According to the source, security forces handed over only Zilabi’s bloodstained clothes to his family and told them to go to the Bagh-e Rezvan cemetery in Isfahan to receive his body.
The family went to Bagh-e Rezvan for days and Zilabi’s body was handed over five days later, the source said.
“Soheil was an extremely kind and lovable young man,” the relative said. “His mother raised Soheil and his two sisters with great hardship,” the source said.
The source added that Zilabi had returned from military service about a year and a half earlier and worked as a car paint color-matching assistant, leaving for work at 5 a.m. and working until 5 p.m.
Japan decided on Satruday to evacuate some staff from its embassy in Tehran, a day after issuing an evacuation warning for its citizens from the country.
Citing the suspension or reduction of international flights, the Japanese government urged its citizens to leave Iran as soon as safe travel becomes possible.
Japan also issued a level-one travel advisory, calling for heightened caution, for the United Arab Emirates, Oman and Qatar, three neighboring countries that host US military bases.
The Islamic Republic is prolonging its internet shutdown rather than confronting the country’s underlying problems, portraying the move as a deliberate choice to deepen isolation, wrote the Persian-language account of the US Department of State on X.
“Instead of addressing the country’s real challenges, the Islamic Republic chooses to impose silence and isolation, underscoring how little confidence it has in its own legitimacy,” the post said.
A spokesperson for the Islamic Republic earlier announced that the internet shutdown will continue until late March, prolonging an isolation that Iranians have already endured for more than 216 hours, added the State Department.
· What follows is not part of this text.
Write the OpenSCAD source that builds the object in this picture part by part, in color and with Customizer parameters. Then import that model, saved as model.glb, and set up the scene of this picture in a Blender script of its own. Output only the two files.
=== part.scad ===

Iran’s internet shutdown is “in line with common international practices,” Tasnim, a news agency affiliated with the Revolutionary Guards, said without specifying which standards justify a nationwide blackout.
Fars News, another IRGC-linked outlet, also reported that private chats and group activity online will only be available on domestic messaging platforms.
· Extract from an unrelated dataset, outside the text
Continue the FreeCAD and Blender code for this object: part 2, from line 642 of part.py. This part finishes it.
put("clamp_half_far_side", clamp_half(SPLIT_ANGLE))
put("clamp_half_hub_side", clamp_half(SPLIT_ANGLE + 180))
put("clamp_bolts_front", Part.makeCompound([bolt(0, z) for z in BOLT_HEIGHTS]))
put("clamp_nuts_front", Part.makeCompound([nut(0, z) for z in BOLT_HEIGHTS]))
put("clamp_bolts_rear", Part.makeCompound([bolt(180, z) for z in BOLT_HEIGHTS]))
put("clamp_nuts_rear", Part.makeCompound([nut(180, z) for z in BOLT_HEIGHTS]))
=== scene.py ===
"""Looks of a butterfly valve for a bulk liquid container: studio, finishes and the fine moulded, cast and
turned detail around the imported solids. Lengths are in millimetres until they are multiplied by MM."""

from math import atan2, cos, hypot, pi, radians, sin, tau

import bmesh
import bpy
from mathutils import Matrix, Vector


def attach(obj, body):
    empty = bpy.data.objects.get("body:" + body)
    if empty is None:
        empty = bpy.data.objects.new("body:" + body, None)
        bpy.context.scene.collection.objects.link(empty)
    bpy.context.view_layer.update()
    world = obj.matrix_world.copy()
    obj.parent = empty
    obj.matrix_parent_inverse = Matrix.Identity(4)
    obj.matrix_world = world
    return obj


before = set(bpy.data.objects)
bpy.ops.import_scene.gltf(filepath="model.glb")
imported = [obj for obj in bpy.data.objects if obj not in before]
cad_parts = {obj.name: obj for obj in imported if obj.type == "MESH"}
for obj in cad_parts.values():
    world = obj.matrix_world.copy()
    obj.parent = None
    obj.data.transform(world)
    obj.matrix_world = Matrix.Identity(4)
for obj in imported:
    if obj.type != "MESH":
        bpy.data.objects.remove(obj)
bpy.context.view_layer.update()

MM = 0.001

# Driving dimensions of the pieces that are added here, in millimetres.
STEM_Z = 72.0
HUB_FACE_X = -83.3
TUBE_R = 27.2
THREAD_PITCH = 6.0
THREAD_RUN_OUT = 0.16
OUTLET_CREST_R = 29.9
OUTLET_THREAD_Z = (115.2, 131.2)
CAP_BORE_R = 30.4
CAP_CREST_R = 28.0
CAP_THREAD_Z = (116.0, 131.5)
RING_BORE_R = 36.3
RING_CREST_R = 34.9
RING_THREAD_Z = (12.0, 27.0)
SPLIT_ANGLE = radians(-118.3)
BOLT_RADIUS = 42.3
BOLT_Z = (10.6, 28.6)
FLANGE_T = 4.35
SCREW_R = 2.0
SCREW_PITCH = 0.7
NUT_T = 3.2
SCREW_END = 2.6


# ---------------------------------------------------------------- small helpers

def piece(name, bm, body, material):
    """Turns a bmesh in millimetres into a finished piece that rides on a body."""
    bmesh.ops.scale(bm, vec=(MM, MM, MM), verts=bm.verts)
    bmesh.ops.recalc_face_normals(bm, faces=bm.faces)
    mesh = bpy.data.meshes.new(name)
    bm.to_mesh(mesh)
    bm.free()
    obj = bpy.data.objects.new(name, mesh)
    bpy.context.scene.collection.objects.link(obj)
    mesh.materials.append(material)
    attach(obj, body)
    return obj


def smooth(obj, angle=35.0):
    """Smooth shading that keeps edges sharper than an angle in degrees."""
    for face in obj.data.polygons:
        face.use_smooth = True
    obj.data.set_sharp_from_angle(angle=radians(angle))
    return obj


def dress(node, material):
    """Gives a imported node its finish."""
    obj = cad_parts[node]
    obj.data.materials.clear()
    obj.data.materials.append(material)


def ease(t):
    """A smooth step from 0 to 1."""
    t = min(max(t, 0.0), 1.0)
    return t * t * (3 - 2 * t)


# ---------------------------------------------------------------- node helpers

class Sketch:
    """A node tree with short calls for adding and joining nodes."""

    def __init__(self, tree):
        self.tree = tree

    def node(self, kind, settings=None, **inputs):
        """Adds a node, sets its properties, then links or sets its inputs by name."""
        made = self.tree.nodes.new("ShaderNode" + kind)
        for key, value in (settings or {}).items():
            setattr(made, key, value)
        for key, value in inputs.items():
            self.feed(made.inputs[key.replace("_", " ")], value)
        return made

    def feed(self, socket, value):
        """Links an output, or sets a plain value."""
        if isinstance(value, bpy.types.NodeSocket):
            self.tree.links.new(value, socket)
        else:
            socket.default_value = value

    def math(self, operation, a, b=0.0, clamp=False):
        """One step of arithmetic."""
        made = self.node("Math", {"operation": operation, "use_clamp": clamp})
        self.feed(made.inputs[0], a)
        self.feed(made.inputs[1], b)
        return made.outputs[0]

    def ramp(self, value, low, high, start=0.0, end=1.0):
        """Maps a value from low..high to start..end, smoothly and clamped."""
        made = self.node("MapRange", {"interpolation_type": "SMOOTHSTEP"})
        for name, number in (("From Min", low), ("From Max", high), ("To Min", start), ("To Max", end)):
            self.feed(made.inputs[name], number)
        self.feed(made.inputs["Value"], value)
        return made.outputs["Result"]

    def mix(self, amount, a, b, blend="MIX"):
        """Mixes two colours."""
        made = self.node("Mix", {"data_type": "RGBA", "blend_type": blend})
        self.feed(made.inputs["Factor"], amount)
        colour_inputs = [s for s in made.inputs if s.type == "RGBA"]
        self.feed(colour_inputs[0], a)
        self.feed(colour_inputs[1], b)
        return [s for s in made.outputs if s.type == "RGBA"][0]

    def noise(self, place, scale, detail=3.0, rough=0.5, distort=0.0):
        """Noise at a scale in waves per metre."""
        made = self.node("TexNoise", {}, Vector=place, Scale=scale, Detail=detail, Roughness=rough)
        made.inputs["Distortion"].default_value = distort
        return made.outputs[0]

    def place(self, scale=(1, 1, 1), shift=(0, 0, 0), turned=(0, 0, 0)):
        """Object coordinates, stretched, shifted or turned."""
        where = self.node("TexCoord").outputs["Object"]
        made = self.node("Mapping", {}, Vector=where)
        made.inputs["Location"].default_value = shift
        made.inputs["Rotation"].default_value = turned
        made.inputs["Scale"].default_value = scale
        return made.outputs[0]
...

Reza Eskandarpour, 37, was killed by direct gunfire during protests on January 8 in the Ariashahr neighborhood of Tehran, sources confirmed to Iran International.
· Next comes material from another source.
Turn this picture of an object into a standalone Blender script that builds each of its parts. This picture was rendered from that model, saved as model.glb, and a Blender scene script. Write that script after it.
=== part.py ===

Eskandarpour, born in October 1988 and a resident of, was shot dead by security forces, according to reports received by Iran International.
Eskandarpour was protesting with five friends when one of them was shot by security agents, sources said. He returned to help his wounded friend, at which point a sniper linked to security forces opened fire from a rooftop.
He was hit by six live rounds and killed at the scene. Two other people accompanying him were also killed at the same time.
Eskandarpour owned a cabinet-making workshop in Ariashahr and was preparing to get married, according to people close to him.